By now, he was elite. It’s just that nobody outside of Helsinki or Rhode Island really knew it. A 1.58 GAA and .946 SV% for Jokerit in Finland won him the Kultainen kypärä (best player, voted by players), and Lasse Oksanen (best player) trophies. He set a league record for shutouts with 15. He led Jokerit to the finals.
In hindsight, we can see that by 2004-05, he was ready for the NHL. But back then, watching him excel in Finland was expected. His problems had been in North America. He also had a reputation for losing his cool. If he allowed two quick goals, for instance, he’d meltdown and let in three or four more with ease. He had a notorious temper. Perhaps he still does.
He seemed destined to be an NHL backup. The Bruins put 21 year old Hannu Toivonen ahead of Thomas on their depth chart, and once again, Timmy was relegated to the AHL.
He’d almost joined Jokerit for another season, and it was fortuitous that he did not. Contract problems with Raycroft, and an injury to Toivonen gave Thomas the #1 spot. He registered a respectable 2.77 GAA in 38 games. But next season, he was still behind Toivonen on the depth chart. The Bruins trusted a kid with only 24 games experience in Finland’s top league more than Thomas, who had 118 games in that league.
The Bruins may not have trusted Thomas, but he trusted himself. Thomas let his on-ice performance speak for him. As Toivonen struggled, Thomas was solid. He won the starting job, and played in 66 games. It was 2007, 10 years after graduating college.
But he’d have to compete for the starting job again in 2007-08. The Bruins had such little faith in him, they traded for veteran Manny Fernandez. Fernandez managed only 4 starts before succumbing to a season ending knee injury.
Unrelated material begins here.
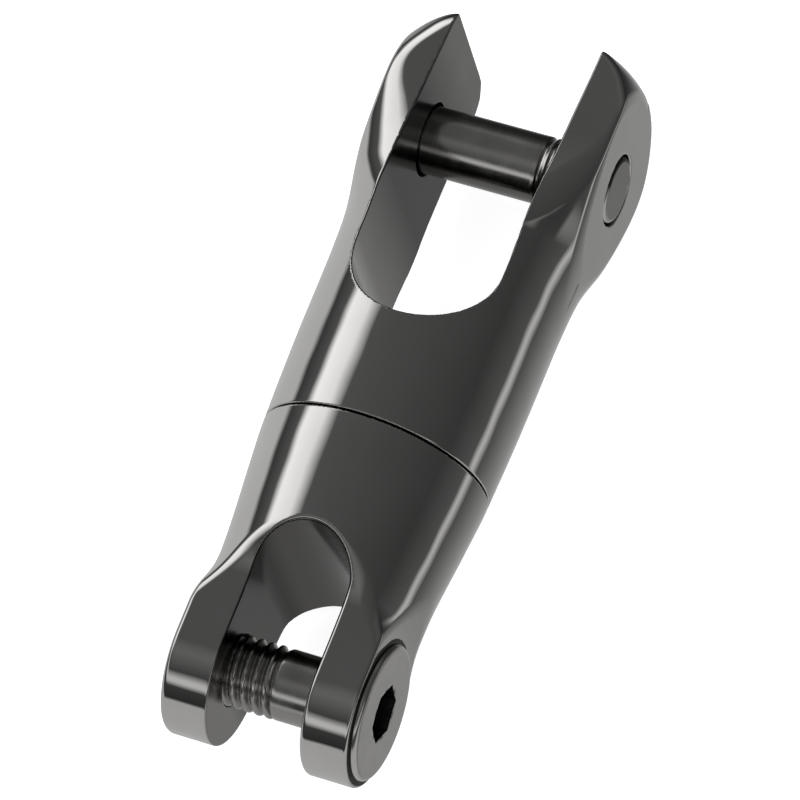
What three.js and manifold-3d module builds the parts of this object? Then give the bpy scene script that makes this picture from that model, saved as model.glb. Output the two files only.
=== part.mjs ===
// Anchor swivel: a two-jaw stainless connector between an anchor and its chain.
// Millimetres, +Z up. The swivel axis is Y: the anchor fork points to +Y, the chain fork
// to -Y. The clevis pins lie along X and both jaw slots pass right through along Z.
// "Front" is the +Z side and "back" the -Z side. The origin is on the swivel axis, halfway
// along the forks. Pieces are modelled with y = 0 at the seam between the forks.
import * as THREE from "three";
import { mergeVertices } from "three/addons/utils/BufferGeometryUtils.js";
import Module from "manifold-3d";

const wasm = await Module();
wasm.setup();

// ---- shared dimensions ----
const SEAM_GAP = 0.4; // open line between the two forks
const SEAM_CHAMFER = 0.33;
const FIT_GAP = 0.15; // radial clearance around threads, bolt and bush
const REACH = 70; // cutters and trimming outlines run this far, past every face

const BODY_FACETS = 72;
const BORE_FACETS = 48;
const PIN_FACETS = 40;
const SMALL_FACETS = 24; // grub screws and lock pin
const SLOT_STEPS = 36;
const EAR_END_STEPS = 20;
const O_RING_STEPS = 8;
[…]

Thomas took over the #1 spot, but was occasionally spelled for long stretches by Alex Auld, who played in 23 games.
Coming into 2008-09, the Bruins still didn’t have complete faith in Thomas. He was to be an unrestricted free agent after the season. Another young Finn, Tuukka Rask, was impressing in Providence, and was perhaps a cheap alternative to re-signing Thomas. There was also Manny Fernandez, earning $4+ million to be a backup must not have sat well with Bruins management. One again, Thomas had to win the starter’s job. And he did.
In his first 15 games of the season, Thomas recorded a pair of shutouts, 9 wins, only allowed 29 goals, and saved .940 of the shots he faced. The contest for the starter’s job didn’t last long. And the rest, as they say, is history. Best GAA, best SV%, Vezina Trophy, his second All-Star Game win (he hadn’t even been on the ballot), and finally, he knows for a fact that he’ll be the starting goalie in the 2009-10 season.
Hopefully this comfort doesn‘t breed complacency. After all, his career is littered with unknown futures leading to future successes. But this doesn’t strike me as a guy who is capable of complacency.